_Written request:_ Check each line below for the word "joints" and give the number of lines that have it, nothing more.

☆ ☆ ☆ ☆ ☆ ☆ ☆

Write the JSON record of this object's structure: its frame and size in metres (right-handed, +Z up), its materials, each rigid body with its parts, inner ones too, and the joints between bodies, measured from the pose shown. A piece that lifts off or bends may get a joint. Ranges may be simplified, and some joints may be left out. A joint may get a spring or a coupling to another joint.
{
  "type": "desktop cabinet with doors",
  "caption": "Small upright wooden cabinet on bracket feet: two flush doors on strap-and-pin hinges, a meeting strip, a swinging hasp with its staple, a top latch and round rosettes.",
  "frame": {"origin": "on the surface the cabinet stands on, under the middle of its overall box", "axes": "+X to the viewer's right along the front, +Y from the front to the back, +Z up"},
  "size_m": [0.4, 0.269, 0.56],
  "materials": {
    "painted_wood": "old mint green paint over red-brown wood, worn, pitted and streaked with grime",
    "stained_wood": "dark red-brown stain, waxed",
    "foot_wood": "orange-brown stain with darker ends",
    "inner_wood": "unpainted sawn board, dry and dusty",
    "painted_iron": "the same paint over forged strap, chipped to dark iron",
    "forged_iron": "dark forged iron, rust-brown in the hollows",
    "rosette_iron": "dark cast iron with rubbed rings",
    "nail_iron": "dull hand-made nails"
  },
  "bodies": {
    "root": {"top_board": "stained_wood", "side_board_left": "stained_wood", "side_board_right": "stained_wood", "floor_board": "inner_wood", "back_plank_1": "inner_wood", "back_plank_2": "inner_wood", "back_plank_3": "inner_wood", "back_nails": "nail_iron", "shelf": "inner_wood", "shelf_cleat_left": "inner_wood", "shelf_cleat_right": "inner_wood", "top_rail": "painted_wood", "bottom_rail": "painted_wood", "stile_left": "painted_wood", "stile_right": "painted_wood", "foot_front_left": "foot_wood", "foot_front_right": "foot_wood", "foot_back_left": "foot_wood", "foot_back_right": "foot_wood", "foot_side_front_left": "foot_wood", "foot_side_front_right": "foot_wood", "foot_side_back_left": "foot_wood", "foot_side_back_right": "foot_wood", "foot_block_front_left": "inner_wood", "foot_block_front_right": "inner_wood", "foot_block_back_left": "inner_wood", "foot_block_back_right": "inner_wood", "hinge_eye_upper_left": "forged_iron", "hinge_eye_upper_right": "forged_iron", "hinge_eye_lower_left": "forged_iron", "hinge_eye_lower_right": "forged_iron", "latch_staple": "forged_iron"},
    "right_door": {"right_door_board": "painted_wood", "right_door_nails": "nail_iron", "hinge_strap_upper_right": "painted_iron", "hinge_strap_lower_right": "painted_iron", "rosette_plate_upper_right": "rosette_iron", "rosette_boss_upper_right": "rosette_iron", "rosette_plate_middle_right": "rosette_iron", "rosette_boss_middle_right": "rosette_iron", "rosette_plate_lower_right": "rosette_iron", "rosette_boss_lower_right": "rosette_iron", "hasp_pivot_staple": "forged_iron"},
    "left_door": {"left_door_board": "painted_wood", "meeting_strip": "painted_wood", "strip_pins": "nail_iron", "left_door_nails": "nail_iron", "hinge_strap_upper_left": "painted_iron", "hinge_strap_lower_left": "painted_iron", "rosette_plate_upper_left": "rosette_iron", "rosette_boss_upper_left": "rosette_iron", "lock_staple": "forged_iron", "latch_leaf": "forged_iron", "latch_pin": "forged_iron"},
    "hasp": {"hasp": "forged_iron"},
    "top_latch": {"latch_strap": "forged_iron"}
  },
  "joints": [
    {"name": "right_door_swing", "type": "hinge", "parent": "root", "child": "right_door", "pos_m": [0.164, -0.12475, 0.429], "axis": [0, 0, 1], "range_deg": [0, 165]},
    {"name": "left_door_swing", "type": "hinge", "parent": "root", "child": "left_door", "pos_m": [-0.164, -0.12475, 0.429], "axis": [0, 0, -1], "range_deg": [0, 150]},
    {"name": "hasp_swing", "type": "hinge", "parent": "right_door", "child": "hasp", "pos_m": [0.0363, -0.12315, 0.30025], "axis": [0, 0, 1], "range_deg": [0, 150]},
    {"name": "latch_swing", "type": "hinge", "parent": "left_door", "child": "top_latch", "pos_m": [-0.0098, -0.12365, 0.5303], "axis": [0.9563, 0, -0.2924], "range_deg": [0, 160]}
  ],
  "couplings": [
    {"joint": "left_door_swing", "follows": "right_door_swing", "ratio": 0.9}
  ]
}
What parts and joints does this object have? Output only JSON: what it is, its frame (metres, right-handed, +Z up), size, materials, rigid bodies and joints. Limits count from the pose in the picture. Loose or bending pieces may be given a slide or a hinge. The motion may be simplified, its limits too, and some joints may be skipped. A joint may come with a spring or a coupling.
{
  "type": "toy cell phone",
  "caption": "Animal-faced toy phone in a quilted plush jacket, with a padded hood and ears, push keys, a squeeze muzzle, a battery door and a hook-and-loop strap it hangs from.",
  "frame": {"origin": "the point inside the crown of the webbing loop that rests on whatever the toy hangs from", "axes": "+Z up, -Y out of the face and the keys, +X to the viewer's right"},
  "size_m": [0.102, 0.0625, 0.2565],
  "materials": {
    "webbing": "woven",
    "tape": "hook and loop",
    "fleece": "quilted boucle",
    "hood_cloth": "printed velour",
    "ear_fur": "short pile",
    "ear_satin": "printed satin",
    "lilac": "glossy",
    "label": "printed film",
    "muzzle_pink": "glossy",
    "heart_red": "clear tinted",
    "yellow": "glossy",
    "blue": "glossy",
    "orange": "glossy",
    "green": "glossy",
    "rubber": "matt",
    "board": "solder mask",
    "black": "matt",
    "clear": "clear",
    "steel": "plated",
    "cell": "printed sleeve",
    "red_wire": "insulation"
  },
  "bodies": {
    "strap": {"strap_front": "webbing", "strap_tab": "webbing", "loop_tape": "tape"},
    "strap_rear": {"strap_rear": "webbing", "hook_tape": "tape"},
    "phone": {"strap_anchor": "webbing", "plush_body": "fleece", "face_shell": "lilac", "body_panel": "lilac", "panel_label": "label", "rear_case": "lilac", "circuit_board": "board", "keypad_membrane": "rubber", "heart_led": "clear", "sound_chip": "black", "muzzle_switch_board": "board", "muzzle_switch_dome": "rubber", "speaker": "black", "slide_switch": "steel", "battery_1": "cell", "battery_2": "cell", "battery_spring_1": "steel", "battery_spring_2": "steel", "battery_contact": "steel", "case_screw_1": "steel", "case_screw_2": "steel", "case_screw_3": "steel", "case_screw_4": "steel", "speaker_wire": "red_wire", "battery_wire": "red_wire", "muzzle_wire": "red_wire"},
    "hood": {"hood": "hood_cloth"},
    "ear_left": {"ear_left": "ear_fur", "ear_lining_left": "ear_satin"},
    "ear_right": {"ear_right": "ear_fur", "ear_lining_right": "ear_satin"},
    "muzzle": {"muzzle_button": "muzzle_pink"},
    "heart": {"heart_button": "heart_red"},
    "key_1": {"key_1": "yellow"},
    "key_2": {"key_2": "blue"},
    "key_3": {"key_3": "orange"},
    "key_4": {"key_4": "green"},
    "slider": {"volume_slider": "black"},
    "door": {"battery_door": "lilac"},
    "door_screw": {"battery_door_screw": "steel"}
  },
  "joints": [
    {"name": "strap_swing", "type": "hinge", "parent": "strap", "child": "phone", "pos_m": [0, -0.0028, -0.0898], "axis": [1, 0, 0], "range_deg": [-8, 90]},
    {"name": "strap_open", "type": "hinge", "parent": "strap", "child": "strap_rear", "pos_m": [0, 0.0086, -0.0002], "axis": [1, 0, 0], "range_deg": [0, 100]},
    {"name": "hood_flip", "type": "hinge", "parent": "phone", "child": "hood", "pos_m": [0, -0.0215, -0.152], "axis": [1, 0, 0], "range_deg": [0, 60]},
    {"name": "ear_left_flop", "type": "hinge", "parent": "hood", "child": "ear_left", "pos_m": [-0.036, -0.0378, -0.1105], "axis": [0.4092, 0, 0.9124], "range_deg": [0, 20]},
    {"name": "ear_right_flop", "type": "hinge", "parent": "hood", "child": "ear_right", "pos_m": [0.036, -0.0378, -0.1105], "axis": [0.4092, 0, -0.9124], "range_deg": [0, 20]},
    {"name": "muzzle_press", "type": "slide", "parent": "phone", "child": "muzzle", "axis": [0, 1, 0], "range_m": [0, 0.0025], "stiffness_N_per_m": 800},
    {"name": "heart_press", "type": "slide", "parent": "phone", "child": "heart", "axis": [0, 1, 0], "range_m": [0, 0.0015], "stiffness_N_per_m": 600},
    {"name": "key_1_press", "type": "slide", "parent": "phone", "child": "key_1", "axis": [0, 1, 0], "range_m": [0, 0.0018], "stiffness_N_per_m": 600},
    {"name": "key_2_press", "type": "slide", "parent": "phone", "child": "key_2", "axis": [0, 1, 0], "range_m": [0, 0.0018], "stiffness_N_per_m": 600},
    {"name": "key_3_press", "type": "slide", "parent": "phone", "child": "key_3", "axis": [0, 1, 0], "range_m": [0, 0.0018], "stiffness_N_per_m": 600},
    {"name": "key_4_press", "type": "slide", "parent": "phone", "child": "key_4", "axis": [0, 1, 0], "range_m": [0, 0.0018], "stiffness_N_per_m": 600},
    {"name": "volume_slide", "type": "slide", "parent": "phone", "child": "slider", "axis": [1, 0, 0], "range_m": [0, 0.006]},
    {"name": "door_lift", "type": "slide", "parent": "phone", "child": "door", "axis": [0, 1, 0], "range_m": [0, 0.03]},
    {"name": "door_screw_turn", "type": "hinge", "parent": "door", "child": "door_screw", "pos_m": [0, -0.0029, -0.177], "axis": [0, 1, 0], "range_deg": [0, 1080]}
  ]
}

☆ ☆ ☆ ☆ ☆ ☆ ☆

_The result:_ 4